Dass die Verfassung die "Idee einer Zivilgesellschaft" negiert, ist
eine hübsch gesagte ideologisierte Worthülse der Helsinki Föderation.
Denn eigentlich will uns der Urheber damit nur sagen, dass die
Verfassung den NGOs nicht die politische Relevanz beimisst, die sie
sich unter Umschiffung demokratisch-republikanischer Spielregeln
immer gerne selber geben. Da kann es dann schon für den einen oder
anderen marginalen NGO ein erhebliches Problem werden, wenn die
Verfassung für einen externen Gesetzesvorschlag in der
Nationalversammlung eine Hürde von 30.000 Unterschriften vorsieht.
Und auch dass angeblich internationale Rechtsakte nur schwer in die
nationale Gesetzgebung übernommen werden können, ist ein
unglaublicher Vorwurf. Der Artikel 194 sieht lediglich vor, dass
internationales Recht, dass der serbischen Verfassung widerspricht,
nicht ratifiziert werden darf. Das gleiche gilt aber auch
andersherum, es dürfen keine Verfassungsartikel eingeführt werden,
die bereits ratifizierten internationalen Verträgen oder Rechtsakten
widersprechen. Wo liegt hier das Problem? Wenn man berücksichtigt
unter welcher demokratietheoretisch problematischen
Entscheidungsfindungsprozessen internationale Verträge und Rechtsakte
zustande kommen, dann ist das ein völlig legitimer Schutzmechanismus
eines republikanisch organisierten Gemeinwesens.
Über die Möglichkeit einer "parlamentarischen Diktatur" in Serbien
möchte ich mich im Detail lieber nicht äußern.
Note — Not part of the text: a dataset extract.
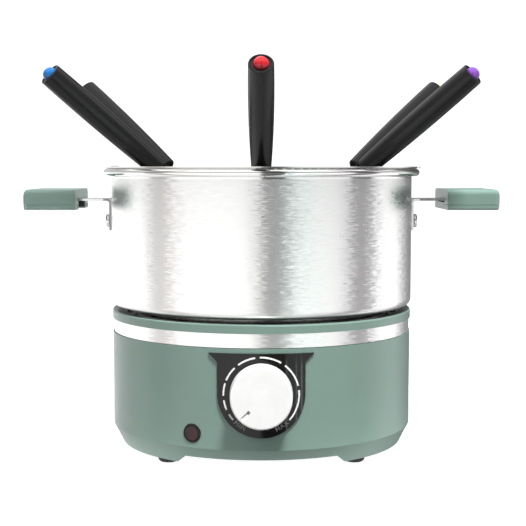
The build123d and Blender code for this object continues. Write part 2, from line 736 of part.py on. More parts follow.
def make_grip_screws():
    group = Part()
    for side in (0, 180):
        for x in GRIP_SCREW_X:
            head = post(2.8, GRIP_LOW_Z + 0.2, GRIP_LOW_Z + 1.6, x, 0)
            shaft = post(1.45, GRIP_LOW_Z + 1.6, GRIP_TOP_Z - 2.4, x, 0)
            drive = block(x - 1.8, x + 1.8, -0.4, 0.4, GRIP_LOW_Z, GRIP_LOW_Z + 0.8)
            group += Rot(0, 0, side) * (head + shaft - drive)
    return group


# ---------------------------------------------------------------- fork ring and forks
def fork_place(index):
    """Fork frame: origin at the handle's lower end, local z up along the fork."""
    angle = FORK_DEG[index]
    x, y = polar(FORK_FOOT_R, angle)
    return Pos(x, y, RING_MID_Z) * Rot(0, 0, angle) * Rot(0, 90 - FORK_LEAN_DEG, 0)


def make_fork_ring():
    """Flat steel ring on the rim, with one notch per fork, a locating skirt and two lift tabs."""
    top = RING_Z + RING_SHEET
    ring = post(RING_R, RING_Z, top)
    ring = chamfer(ring.faces().sort_by(Axis.Z)[0].edges(), 0.3)
    ring -= post(RING_INNER_R, RING_Z - 1, top + 1)
    ring += post(88.4, RING_Z - 5, RING_Z) - post(87.6, RING_Z - 5, RING_Z)
    for index, angle in enumerate(FORK_DEG):
        lane = block(RING_INNER_R - 10, FORK_FOOT_R, -NOTCH_R, NOTCH_R, RING_Z - 1, top + 1)
        ring -= Rot(0, 0, angle) * lane
        ring -= fork_place(index) * Cylinder(NOTCH_R, 40)
    ring += lift_tab(88.3, 95.9, 7.0, top)
    ring += Rot(0, 0, 180) * block(86.6, 90.1, -5, 5, top, top + 0.6)
    return ring


def lift_tab(start, end, half, low):
    """Flat tab on top of the ring, reaching past the pot's bead."""
    tab = block(start, end, -half, half, low - 0.7, low)
    return fillet(tab.edges().filter_by(Axis.Z).sort_by(Axis.X)[-2:], 3.0)


def make_fork_handle(index):
    """Tapered round handle with softened ends, a socket for the bead and a bore for the shaft."""
    soft = 0.9
    high = HANDLE_LONG
    side_end = (HANDLE_R_TOP, high - 0.6)
    body = spin(
        Line((0, 0), (HANDLE_R_LOW - soft, 0)),
        ThreePointArc((HANDLE_R_LOW - soft, 0), (HANDLE_R_LOW - 0.26, 0.26), (HANDLE_R_LOW, soft)),
        ThreePointArc((HANDLE_R_LOW, soft), (HANDLE_R_MID, 48), side_end),
        ThreePointArc(side_end, (HANDLE_R_TOP - 0.18, high - 0.18), (HANDLE_R_TOP - 0.6, high)),
        Line((HANDLE_R_TOP - 0.6, high), (5.4, high)),
        Line((5.4, high), (5.4, high - 0.5)),
        Line((5.4, high - 0.5), (0, high - 0.5)),
        Line((0, high - 0.5), (0, 0)),
    )
    body -= post(SHAFT_R, -1, SHAFT_IN_HANDLE)
    body -= post(3.0, high - 6, high + 1)
    return fork_place(index) * body


def make_fork_bead(index):
    """Coloured marker: a dome on the handle's end with a stem in its socket."""
    seat = HANDLE_LONG - 0.5
    dome_r = (BEAD_DOME_R**2 + BEAD_DOME_TALL**2) / (2 * BEAD_DOME_TALL)
    crown = HANDLE_LONG + BEAD_DOME_TALL
    base_z = HANDLE_LONG
    dome = spin(
        Line((0, seat), (BEAD_DOME_R, seat)),
        Line((BEAD_DOME_R, seat), (BEAD_DOME_R, base_z)),
        ThreePointArc(
            (BEAD_DOME_R, base_z),
            (dome_r * sin(radians(45)), crown - dome_r * (1 - cos(radians(45)))),
            (0, crown),
        ),
        Line((0, crown), (0, seat)),
    )
    return fork_place(index) * (dome + post(2.95, HANDLE_LONG - 5.9, seat))


def make_fork_shaft(index):
    """Steel shaft with a flattened three-tined head."""
    tip = -SHAFT_BELOW
    rod = post(SHAFT_R, tip + HEAD_LONG - 2, SHAFT_IN_HANDLE)
    head = Plane.YZ * make_face(Polyline(
        (-HEAD_HALF, tip + 1.5),
        (-HEAD_HALF, tip + HEAD_LONG - 4),
        (-SHAFT_R, tip + HEAD_LONG),
        (SHAFT_R, tip + HEAD_LONG),
        (HEAD_HALF, tip + HEAD_LONG - 4),
        (HEAD_HALF, tip + 1.5),
        (HEAD_HALF - 0.8, tip),
        (-HEAD_HALF + 0.8, tip),
        close=True,
    ))
    blade = extrude(head, amount=0.6, both=True)
    for y in (-1.3, 1.3):
        blade -= block(-2, 2, y - 0.55, y + 0.55, tip - 1, tip + 12)
    return fork_place(index) * (rod + blade)


# ---------------------------------------------------------------- build and write
def build_nodes():
    """Every sub-part by its node name."""
    nodes = {}
    element = make_heating_element()
    nodes["base_housing"] = make_base_housing()
    nodes["bottom_cover"] = make_bottom_cover()
    nodes["cover_screws"] = make_cover_screws()
    nodes["foot_rear_right"] = make_foot(45)
    nodes["foot_rear_left"] = make_foot(135)
    nodes["foot_front_left"] = make_foot(225)
    nodes["foot_front_right"] = make_foot(315)
    nodes["trim_band"] = make_trim_band()
    nodes["top_collar"] = make_top_collar()
    nodes["drip_tray"] = make_drip_tray()
    nodes["heating_plate"] = make_heating_plate(element)
    nodes["heating_element"] = element
    nodes["heater_terminals"] = make_heater_terminals()
    nodes["heat_shield"] = make_heat_shield()
    nodes["shield_screws"] = make_shield_screws()
    nodes["plate_posts"] = make_plate_posts()
    nodes["plate_screws"] = make_plate_screws()
    nodes["control_panel"] = make_control_panel()
    nodes["panel_screws"] = make_panel_screws()
    nodes["thermostat_body"] = make_thermostat_body()
    nodes["thermostat_bracket"] = make_thermostat_bracket()
    nodes["sensor_bulb"] = make_sensor_bulb()
    nodes["indicator_holder"] = make_indicator_holder()
    nodes["indicator_lens"] = make_indicator_lens()
    nodes["indicator_lamp"] = make_indicator_lamp()
    nodes["terminal_block"] = make_terminal_block()
    nodes["thermal_fuse"] = make_thermal_fuse()
    nodes["lead_wires"] = make_lead_wires()
    nodes["cord_gland"] = make_cord_gland()
    nodes["control_knob"] = make_control_knob()
    nodes["thermostat_spindle"] = make_thermostat_spindle()
    nodes["pot_shell"] = make_pot_shell()
    nodes["pot_base_disc"] = make_pot_base_disc()
    nodes["bracket_right"] = make_bracket(0)
    nodes["bracket_left"] = make_bracket(180)
    nodes["grip_right"] = make_grip(0)
    nodes["grip_left"] = make_grip(180)
    nodes["grip_cover_right"] = make_grip_cover(0, open_pocket=False)
    nodes["grip_cover_left"] = make_grip_cover(180, open_pocket=True)
    nodes["handle_rivets"] = make_handle_rivets()
    nodes["grip_screws"] = make_grip_screws()
    nodes["fork_ring"] = make_fork_ring()
    for index in range(len(FORK_DEG)):
        nodes[f"fork_{index + 1}_handle"] = make_fork_handle(index)
        nodes[f"fork_{index + 1}_bead"] = make_fork_bead(index)
        nodes[f"fork_{index + 1}_shaft"] = make_fork_shaft(index)
    return nodes


os.makedirs("parts", exist_ok=True)
for name, shape in build_nodes().items():
    export_step(shape, f"parts/{name}.step")
    print(name, len(shape.solids()), round(shape.volume, 1))
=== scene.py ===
"""Electric fondue pot set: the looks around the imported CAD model. Metres, +Z up."""

import math

import bmesh
import bpy
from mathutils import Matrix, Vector


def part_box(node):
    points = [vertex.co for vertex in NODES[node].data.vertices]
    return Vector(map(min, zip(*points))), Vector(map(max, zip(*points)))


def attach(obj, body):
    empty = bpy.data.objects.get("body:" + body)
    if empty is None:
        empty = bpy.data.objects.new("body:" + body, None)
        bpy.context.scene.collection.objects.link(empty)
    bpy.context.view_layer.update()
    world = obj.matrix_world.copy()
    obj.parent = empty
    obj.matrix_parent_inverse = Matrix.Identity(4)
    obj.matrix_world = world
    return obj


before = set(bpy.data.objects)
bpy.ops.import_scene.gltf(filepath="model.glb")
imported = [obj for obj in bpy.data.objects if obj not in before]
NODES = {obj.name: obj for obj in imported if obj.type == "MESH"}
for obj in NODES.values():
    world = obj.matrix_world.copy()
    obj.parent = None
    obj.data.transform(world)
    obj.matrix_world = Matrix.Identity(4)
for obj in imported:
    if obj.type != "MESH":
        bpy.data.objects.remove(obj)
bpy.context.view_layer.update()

# ---------------------------------------------------------------- camera
CAMERA_PLACE = (0.00093, -0.730, 0.1668)
CAMERA_PITCH_DOWN = math.radians(4.53)
CAMERA_LENS = 82.6
SENSOR_WIDTH = 36.0

# ---------------------------------------------------------------- finish colours, linear
SAGE = (0.172, 0.262, 0.225)
STEEL = (0.80, 0.80, 0.79)
CHARCOAL = (0.008, 0.008, 0.0076)
WHITE_PLASTIC = (0.97, 0.97, 0.96)
BLACK = (0.007, 0.007, 0.0075)

# ---------------------------------------------------------------- printed marks on the panel
DIAL_R = 0.0204
DIAL_STROKE = 0.0009
DIAL_DASHES = (
    (48.0, 58.5),
    (66.0, 81.0),
    (88.0, 107.5),
    (112.4, 135.6),
    (142.6, 170.7),
    (178.0, 211.5),
    (218.7, 256.4),
    (263.4, 312.0),
)
DIAL_DROP = 0.0003
PRINT_HEIGHT = 0.00004
LETTER_GAP = 1.12
LETTER_WEIGHT = 0.00006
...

Das ist mir nun
wirklich zu blöd. Möglicherweise regt sich demnächst noch ein NGO
darüber auf, dass das serbische Parlament tatsächlich die
Dreistigkeit besitzt für das ganze Land bindende Gesetze zu
verabschieden.
Zum serbischen Zentralismus ist kurz zu sagen, die neue Verfassung
sieht zumindest die Möglichkeit einer regionalen Neugliederung vor.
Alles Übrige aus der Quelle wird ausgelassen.